> _THE REQUEST_: Find all lines in the records that include the word "this", and copy them out.

________________

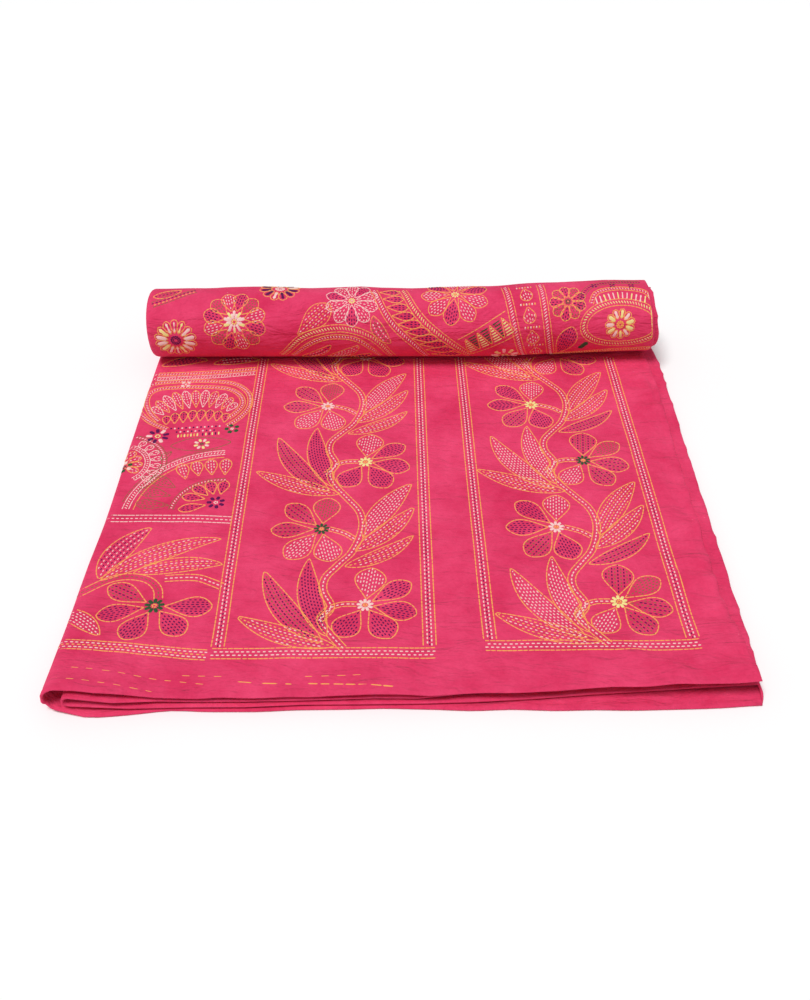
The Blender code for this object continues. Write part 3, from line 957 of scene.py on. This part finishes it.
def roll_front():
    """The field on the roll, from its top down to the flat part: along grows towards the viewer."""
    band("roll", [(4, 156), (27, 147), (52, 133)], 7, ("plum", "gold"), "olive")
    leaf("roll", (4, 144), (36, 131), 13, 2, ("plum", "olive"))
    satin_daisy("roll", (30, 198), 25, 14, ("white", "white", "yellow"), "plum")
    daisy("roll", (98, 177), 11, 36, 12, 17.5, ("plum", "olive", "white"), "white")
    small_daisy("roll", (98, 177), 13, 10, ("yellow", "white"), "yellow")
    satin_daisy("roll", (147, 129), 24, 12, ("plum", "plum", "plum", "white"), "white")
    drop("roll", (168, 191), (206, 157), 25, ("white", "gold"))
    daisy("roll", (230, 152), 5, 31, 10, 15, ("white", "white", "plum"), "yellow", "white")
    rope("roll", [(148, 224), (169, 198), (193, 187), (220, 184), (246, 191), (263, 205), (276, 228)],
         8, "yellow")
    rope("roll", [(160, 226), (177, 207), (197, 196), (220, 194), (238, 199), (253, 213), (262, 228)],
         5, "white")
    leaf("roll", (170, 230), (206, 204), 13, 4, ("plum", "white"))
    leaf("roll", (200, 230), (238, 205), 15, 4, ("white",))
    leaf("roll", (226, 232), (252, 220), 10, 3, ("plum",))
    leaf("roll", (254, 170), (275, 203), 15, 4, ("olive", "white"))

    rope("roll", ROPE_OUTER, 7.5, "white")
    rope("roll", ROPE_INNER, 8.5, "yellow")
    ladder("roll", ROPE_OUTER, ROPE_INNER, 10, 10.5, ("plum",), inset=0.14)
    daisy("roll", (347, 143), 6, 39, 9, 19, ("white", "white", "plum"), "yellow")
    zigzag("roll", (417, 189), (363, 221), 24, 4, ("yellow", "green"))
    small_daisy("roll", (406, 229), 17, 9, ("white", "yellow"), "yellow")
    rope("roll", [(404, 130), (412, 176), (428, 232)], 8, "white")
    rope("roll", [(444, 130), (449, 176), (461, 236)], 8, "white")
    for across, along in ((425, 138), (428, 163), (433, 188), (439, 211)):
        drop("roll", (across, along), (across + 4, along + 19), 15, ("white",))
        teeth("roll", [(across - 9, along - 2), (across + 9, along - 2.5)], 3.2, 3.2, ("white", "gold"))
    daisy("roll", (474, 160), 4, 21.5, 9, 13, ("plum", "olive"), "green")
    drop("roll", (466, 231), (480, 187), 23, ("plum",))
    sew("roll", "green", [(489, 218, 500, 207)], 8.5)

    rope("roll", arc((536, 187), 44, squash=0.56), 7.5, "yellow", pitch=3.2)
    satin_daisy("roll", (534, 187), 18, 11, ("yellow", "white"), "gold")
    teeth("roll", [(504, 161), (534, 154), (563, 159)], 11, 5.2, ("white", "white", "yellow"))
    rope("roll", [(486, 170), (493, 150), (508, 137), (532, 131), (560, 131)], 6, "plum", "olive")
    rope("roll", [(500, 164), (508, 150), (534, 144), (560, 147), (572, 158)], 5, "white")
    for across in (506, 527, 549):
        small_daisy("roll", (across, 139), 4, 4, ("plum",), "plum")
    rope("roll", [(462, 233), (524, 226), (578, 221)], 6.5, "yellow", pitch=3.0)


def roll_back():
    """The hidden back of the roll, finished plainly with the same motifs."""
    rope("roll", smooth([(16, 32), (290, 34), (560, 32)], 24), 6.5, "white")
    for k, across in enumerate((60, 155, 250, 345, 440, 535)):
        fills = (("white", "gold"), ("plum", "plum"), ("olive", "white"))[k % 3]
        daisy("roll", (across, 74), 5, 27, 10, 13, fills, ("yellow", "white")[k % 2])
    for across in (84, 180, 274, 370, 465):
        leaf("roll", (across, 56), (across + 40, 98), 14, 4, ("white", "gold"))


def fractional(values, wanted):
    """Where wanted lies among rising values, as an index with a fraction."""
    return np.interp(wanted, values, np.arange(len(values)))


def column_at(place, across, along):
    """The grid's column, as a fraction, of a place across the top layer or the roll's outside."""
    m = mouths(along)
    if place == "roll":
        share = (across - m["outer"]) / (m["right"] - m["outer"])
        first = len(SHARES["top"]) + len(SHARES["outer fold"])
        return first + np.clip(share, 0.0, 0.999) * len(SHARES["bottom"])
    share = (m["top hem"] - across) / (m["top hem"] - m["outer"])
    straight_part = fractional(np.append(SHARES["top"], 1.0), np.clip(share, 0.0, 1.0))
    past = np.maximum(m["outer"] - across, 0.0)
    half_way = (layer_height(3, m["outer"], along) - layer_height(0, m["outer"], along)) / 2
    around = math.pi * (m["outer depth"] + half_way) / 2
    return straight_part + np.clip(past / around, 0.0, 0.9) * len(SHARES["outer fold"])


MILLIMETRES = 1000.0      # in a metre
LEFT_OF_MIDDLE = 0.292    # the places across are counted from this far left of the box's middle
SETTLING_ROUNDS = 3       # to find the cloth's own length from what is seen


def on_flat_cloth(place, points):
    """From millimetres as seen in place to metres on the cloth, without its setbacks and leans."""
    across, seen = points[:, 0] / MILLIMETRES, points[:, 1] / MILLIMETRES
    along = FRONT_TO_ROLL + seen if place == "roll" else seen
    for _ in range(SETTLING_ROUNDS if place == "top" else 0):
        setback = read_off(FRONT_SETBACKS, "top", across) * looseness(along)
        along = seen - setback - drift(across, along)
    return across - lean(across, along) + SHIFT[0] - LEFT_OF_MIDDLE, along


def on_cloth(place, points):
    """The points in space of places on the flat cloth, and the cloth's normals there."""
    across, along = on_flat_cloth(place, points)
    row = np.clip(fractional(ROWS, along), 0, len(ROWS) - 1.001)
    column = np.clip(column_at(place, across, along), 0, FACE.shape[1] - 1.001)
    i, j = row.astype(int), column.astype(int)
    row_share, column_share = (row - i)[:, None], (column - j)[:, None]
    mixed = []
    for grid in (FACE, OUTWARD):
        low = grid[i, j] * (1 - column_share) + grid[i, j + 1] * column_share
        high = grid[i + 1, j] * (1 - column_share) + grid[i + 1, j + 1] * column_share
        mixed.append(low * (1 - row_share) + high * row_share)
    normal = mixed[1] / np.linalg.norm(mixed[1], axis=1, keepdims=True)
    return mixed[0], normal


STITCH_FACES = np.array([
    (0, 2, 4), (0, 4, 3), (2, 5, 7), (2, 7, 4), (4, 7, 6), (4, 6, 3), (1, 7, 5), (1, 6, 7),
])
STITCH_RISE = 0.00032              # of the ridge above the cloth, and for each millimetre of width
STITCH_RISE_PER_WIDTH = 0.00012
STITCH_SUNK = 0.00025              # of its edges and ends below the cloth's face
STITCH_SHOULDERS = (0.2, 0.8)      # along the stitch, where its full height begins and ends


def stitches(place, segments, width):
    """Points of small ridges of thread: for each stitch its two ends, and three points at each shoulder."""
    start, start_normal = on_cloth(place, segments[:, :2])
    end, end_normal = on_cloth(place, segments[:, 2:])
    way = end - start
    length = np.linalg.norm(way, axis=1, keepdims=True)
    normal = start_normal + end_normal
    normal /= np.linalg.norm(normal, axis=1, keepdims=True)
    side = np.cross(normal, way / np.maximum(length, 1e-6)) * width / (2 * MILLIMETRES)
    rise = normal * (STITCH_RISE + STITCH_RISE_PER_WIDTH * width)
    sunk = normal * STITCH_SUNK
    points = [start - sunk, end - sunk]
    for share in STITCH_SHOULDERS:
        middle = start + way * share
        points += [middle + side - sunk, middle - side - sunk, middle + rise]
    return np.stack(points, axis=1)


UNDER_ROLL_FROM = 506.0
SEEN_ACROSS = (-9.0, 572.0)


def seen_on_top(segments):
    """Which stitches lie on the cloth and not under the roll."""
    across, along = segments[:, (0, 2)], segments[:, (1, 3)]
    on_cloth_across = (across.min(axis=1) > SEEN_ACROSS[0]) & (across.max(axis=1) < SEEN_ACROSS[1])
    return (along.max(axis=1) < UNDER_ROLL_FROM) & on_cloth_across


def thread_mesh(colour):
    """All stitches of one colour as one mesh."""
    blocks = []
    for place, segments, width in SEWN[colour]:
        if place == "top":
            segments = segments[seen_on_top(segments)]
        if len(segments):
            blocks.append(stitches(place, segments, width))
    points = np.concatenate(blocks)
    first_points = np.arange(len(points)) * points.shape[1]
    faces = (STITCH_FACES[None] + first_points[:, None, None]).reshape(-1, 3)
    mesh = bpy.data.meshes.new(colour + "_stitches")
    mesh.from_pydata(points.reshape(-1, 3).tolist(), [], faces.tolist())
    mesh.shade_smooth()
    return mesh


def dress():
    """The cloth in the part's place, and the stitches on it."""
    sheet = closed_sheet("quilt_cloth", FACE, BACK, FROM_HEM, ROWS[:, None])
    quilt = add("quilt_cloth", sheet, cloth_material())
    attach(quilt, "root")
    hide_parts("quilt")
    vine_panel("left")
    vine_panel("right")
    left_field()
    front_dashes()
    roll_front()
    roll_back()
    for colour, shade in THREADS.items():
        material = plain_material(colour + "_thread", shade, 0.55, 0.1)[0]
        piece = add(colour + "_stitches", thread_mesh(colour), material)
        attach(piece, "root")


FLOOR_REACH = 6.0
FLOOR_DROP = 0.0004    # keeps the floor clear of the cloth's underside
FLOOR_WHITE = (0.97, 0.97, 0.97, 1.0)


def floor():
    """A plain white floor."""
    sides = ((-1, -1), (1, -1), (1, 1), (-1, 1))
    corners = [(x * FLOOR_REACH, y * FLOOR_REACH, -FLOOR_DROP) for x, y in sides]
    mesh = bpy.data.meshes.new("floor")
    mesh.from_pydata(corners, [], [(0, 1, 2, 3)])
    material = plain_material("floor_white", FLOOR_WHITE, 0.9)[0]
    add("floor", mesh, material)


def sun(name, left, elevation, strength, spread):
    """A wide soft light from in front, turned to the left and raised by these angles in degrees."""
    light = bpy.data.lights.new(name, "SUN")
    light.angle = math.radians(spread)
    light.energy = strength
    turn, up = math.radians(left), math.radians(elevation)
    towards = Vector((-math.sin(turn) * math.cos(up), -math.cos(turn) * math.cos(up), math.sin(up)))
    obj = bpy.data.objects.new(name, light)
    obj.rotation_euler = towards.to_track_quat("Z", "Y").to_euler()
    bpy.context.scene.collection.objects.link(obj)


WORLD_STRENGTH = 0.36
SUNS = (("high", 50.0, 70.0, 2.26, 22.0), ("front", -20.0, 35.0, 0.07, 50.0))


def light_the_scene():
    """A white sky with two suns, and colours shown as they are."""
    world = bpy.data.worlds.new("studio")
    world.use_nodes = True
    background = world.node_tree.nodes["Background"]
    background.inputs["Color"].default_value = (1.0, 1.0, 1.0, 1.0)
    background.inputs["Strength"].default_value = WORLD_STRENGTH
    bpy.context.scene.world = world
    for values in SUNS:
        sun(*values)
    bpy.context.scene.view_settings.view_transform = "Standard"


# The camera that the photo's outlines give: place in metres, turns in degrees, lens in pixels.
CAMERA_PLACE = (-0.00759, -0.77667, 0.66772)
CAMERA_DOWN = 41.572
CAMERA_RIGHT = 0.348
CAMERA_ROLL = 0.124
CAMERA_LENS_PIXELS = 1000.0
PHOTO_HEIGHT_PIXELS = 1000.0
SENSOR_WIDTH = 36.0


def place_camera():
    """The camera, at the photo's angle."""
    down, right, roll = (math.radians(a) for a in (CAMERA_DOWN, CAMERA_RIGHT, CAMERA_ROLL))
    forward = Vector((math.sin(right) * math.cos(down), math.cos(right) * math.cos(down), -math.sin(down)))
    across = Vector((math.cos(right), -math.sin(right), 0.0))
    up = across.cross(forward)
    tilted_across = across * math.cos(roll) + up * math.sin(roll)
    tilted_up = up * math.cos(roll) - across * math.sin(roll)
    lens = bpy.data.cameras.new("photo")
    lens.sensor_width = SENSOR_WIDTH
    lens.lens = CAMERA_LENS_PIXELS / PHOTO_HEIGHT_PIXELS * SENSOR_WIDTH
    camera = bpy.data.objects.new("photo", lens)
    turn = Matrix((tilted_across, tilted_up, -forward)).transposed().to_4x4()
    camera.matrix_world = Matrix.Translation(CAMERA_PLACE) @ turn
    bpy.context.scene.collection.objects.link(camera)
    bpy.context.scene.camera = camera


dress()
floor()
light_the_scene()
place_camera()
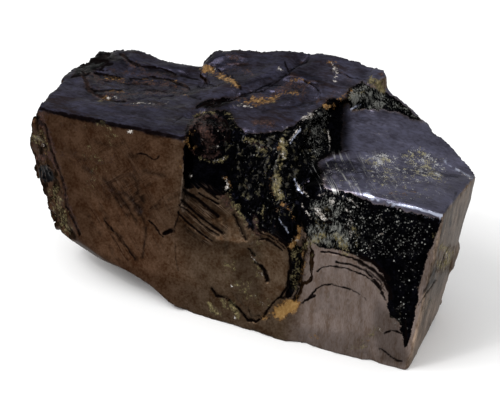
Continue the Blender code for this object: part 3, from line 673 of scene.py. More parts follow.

________________

> _TASK RESPONSE_:
The Blender code for this object continues. Write part 3, from line 957 of scene.py on. This part finishes it.
LEFT_OF_MIDDLE = 0.292    # the places across are counted from this far left of the box's middle
Continue the Blender code for this object: part 3, from line 673 of scene.py. More parts follow.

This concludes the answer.